• _Given exercise_
Read the data and repeat it in full, exactly.

>> BEGIN

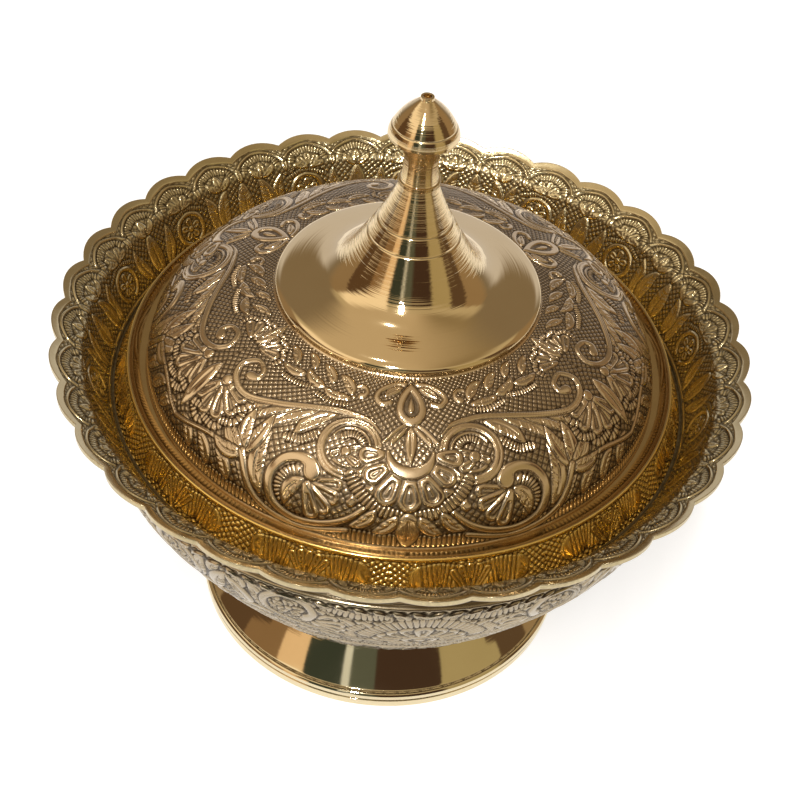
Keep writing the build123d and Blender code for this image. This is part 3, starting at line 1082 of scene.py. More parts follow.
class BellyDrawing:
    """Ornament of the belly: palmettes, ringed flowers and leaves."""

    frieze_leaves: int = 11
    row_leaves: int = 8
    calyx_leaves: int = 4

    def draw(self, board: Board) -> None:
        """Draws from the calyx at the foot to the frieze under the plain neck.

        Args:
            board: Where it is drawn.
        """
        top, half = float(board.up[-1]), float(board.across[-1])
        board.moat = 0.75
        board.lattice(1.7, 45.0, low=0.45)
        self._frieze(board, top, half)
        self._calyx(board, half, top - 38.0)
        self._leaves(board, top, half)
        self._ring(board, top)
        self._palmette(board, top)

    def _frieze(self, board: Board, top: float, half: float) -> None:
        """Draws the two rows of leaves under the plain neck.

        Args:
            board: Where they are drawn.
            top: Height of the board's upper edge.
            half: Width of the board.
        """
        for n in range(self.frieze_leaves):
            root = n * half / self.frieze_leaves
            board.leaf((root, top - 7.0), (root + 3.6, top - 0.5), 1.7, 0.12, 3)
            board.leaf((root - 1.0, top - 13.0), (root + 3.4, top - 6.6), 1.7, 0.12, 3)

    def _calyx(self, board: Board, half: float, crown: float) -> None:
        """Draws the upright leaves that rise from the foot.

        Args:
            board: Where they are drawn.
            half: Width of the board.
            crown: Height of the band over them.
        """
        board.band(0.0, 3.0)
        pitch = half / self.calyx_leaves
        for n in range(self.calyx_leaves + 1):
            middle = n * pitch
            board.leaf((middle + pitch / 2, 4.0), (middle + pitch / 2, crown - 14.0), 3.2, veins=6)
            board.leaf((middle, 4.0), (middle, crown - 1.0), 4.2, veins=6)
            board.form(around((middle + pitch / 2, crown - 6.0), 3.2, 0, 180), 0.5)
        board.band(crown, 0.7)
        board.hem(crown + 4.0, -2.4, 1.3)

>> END

• _Exercise solution_
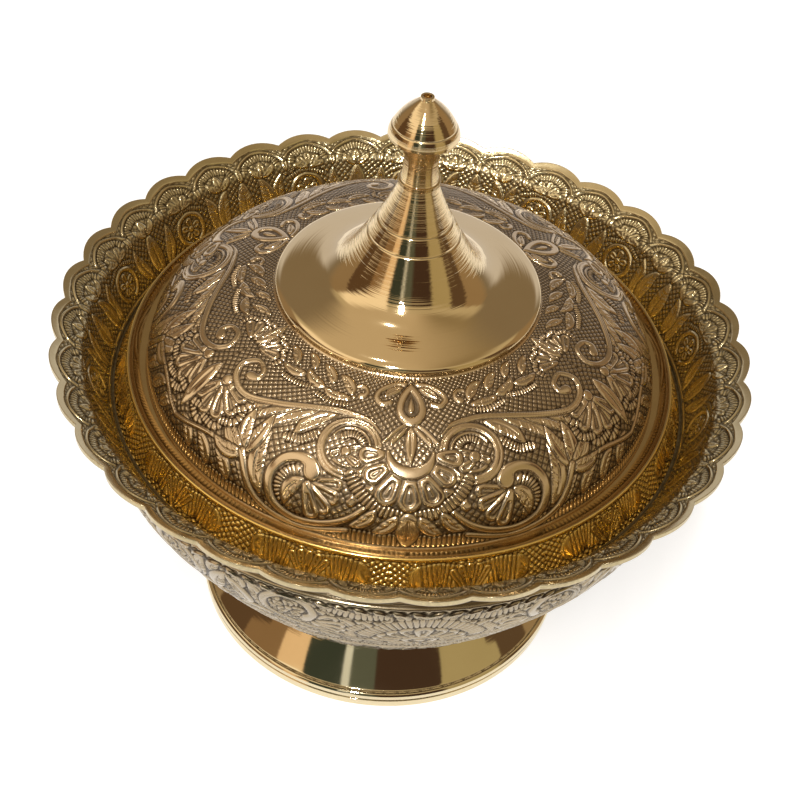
Keep writing the build123d and Blender code for this image. This is part 3, starting at line 1082 of scene.py. More parts follow.
class BellyDrawing:
    """Ornament of the belly: palmettes, ringed flowers and leaves."""

    frieze_leaves: int = 11
    row_leaves: int = 8
    calyx_leaves: int = 4

    def draw(self, board: Board) -> None:
        """Draws from the calyx at the foot to the frieze under the plain neck.

        Args:
            board: Where it is drawn.
        """
        top, half = float(board.up[-1]), float(board.across[-1])
        board.moat = 0.75
        board.lattice(1.7, 45.0, low=0.45)
        self._frieze(board, top, half)
        self._calyx(board, half, top - 38.0)
        self._leaves(board, top, half)
        self._ring(board, top)
        self._palmette(board, top)

    def _frieze(self, board: Board, top: float, half: float) -> None:
        """Draws the two rows of leaves under the plain neck.

        Args:
            board: Where they are drawn.
            top: Height of the board's upper edge.
            half: Width of the board.
        """
        for n in range(self.frieze_leaves):
            root = n * half / self.frieze_leaves
            board.leaf((root, top - 7.0), (root + 3.6, top - 0.5), 1.7, 0.12, 3)
            board.leaf((root - 1.0, top - 13.0), (root + 3.4, top - 6.6), 1.7, 0.12, 3)

    def _calyx(self, board: Board, half: float, crown: float) -> None:
        """Draws the upright leaves that rise from the foot.

        Args:
            board: Where they are drawn.
            half: Width of the board.
            crown: Height of the band over them.
        """
        board.band(0.0, 3.0)
        pitch = half / self.calyx_leaves
        for n in range(self.calyx_leaves + 1):
            middle = n * pitch
            board.leaf((middle + pitch / 2, 4.0), (middle + pitch / 2, crown - 14.0), 3.2, veins=6)
            board.leaf((middle, 4.0), (middle, crown - 1.0), 4.2, veins=6)
            board.form(around((middle + pitch / 2, crown - 6.0), 3.2, 0, 180), 0.5)
        board.band(crown, 0.7)
        board.hem(crown + 4.0, -2.4, 1.3)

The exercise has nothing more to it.